To do =>
Using the records below, quote only the span that opens with the line containing "The FreeCAD and" and closes with the line containing "return V(x, y, z)", exactly and inclusively.

[Begin Data shown]

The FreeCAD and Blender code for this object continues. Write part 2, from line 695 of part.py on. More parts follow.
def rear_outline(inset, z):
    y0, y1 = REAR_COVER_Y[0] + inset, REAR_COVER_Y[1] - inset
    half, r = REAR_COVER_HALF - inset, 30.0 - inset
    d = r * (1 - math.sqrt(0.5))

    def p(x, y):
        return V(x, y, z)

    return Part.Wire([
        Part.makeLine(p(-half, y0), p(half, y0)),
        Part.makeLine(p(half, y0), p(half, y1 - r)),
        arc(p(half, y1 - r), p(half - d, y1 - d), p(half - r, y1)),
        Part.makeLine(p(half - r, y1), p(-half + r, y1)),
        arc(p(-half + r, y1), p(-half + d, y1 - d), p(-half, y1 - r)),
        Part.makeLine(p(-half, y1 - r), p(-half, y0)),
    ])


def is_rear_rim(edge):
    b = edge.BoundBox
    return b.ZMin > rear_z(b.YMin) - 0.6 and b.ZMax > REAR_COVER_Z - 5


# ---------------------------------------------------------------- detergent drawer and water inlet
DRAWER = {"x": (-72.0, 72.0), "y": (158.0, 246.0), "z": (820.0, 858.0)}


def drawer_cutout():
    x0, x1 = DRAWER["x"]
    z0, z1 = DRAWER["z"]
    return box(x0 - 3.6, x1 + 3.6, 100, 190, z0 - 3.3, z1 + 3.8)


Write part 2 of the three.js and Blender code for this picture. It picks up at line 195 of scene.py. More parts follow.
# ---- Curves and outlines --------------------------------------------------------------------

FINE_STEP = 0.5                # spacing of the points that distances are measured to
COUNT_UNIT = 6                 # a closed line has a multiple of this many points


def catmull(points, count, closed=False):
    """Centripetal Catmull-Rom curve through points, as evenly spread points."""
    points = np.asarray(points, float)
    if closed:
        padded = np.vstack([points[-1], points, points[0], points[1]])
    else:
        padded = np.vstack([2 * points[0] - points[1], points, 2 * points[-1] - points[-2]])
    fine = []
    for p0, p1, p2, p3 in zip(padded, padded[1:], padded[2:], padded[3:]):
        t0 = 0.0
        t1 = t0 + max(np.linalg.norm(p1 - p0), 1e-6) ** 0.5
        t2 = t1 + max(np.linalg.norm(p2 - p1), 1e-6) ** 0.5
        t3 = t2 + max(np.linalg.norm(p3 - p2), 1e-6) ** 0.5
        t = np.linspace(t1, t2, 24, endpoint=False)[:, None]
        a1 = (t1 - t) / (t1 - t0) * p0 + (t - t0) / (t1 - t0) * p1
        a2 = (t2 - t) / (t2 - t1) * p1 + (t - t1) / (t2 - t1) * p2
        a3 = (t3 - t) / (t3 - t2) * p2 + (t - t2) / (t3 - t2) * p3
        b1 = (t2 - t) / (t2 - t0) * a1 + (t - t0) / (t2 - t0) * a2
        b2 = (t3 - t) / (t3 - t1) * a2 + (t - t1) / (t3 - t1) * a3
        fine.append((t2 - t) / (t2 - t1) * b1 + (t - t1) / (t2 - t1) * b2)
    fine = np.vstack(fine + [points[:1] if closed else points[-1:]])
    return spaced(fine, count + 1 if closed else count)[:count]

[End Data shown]
[Begin Data shown]

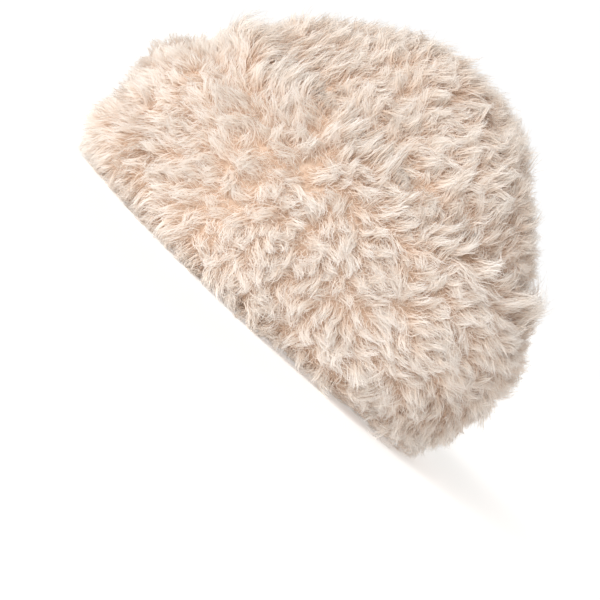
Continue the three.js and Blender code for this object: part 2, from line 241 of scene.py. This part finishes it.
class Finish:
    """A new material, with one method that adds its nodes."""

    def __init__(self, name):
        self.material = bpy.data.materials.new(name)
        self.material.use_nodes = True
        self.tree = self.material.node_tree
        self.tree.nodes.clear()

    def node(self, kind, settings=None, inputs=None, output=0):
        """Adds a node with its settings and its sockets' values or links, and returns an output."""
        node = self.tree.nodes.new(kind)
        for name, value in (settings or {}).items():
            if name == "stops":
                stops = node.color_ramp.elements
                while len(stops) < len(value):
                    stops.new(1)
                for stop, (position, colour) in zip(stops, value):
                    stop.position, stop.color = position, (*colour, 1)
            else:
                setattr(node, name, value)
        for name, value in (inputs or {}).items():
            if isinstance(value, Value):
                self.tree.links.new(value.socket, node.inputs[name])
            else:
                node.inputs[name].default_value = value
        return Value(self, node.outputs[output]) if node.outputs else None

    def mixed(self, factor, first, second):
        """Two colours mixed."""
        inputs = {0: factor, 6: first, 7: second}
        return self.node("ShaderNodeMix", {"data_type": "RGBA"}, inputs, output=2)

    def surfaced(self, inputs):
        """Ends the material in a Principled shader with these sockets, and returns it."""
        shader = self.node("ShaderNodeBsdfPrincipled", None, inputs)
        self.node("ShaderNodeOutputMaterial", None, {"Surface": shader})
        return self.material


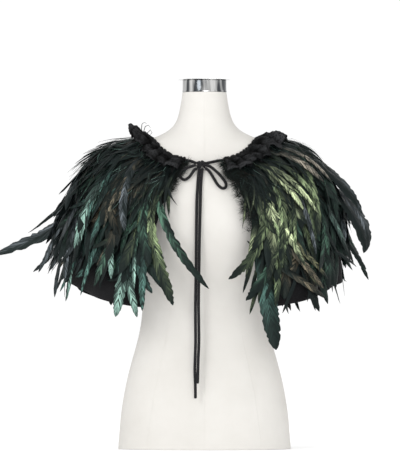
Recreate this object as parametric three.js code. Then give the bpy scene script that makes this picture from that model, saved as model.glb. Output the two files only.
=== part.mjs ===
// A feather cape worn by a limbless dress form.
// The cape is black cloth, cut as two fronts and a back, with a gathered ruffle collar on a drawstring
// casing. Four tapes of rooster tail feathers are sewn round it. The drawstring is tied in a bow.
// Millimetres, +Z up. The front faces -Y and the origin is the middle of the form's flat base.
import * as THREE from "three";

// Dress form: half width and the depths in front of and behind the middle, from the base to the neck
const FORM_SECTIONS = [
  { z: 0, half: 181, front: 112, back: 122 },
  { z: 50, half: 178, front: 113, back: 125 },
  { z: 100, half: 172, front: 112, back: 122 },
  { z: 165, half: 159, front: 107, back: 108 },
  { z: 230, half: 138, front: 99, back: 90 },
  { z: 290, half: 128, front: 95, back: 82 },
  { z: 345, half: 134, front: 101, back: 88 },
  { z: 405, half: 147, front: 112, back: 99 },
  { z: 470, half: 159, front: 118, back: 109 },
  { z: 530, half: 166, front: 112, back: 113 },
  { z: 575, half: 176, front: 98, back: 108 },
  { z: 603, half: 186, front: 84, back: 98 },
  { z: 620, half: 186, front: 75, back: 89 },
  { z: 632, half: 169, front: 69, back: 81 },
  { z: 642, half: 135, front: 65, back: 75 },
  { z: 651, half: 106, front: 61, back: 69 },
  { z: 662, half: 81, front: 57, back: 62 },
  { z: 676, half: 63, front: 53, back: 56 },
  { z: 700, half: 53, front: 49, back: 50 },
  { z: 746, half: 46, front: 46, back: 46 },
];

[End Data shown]
[Begin Data shown]

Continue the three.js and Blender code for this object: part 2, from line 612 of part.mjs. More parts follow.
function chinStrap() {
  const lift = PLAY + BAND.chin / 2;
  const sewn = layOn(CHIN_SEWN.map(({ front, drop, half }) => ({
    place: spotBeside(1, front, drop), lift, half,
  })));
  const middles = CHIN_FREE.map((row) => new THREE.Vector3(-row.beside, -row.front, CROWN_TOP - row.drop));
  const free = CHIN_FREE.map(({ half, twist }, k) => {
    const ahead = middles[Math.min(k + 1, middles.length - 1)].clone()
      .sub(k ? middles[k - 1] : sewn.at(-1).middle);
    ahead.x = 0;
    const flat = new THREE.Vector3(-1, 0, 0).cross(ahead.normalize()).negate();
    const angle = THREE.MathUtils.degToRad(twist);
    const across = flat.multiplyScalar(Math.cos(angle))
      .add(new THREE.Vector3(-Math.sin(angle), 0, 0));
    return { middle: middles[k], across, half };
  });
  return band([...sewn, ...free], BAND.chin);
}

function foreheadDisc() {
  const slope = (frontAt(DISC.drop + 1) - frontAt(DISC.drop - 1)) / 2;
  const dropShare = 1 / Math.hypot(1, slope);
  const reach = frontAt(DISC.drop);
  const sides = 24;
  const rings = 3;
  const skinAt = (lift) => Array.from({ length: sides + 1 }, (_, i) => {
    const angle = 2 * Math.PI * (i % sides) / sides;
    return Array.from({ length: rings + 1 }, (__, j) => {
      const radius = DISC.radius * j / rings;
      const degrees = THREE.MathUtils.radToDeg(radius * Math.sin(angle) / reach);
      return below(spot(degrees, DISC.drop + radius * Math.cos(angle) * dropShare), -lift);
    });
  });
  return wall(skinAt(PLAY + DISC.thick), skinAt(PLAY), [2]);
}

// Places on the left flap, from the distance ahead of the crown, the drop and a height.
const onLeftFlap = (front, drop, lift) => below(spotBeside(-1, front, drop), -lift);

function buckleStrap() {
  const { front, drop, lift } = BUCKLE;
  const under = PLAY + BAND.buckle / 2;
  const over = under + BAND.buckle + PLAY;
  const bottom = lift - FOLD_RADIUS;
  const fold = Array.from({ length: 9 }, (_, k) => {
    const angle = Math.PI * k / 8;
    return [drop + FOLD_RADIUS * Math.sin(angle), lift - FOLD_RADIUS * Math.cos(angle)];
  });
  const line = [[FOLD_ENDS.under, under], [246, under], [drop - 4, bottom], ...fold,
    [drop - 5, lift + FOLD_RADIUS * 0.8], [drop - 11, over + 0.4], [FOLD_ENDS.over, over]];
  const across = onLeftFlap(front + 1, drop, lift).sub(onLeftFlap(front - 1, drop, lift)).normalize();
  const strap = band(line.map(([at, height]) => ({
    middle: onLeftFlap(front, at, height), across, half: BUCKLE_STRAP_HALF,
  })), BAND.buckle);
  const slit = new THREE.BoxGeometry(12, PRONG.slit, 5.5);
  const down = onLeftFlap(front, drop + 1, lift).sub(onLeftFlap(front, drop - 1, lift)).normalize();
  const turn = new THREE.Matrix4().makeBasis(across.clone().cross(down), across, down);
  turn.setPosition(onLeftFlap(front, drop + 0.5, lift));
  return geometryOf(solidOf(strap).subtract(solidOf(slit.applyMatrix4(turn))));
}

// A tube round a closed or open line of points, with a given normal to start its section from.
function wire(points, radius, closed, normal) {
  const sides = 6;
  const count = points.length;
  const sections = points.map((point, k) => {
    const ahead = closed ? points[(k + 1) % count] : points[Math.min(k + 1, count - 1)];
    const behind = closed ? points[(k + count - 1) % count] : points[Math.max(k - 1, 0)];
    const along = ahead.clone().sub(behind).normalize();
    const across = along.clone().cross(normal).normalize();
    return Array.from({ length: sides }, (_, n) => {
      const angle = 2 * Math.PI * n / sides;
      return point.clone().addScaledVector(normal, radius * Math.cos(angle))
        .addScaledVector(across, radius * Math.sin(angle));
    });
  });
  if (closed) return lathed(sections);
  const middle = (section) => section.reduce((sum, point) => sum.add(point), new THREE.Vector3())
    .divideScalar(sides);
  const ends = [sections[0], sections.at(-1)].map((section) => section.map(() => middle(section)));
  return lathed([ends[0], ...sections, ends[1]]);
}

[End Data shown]

Correct result =>
The FreeCAD and Blender code for this object continues. Write part 2, from line 695 of part.py on. More parts follow.
def rear_outline(inset, z):
    y0, y1 = REAR_COVER_Y[0] + inset, REAR_COVER_Y[1] - inset
    half, r = REAR_COVER_HALF - inset, 30.0 - inset
    d = r * (1 - math.sqrt(0.5))

    def p(x, y):
        return V(x, y, z)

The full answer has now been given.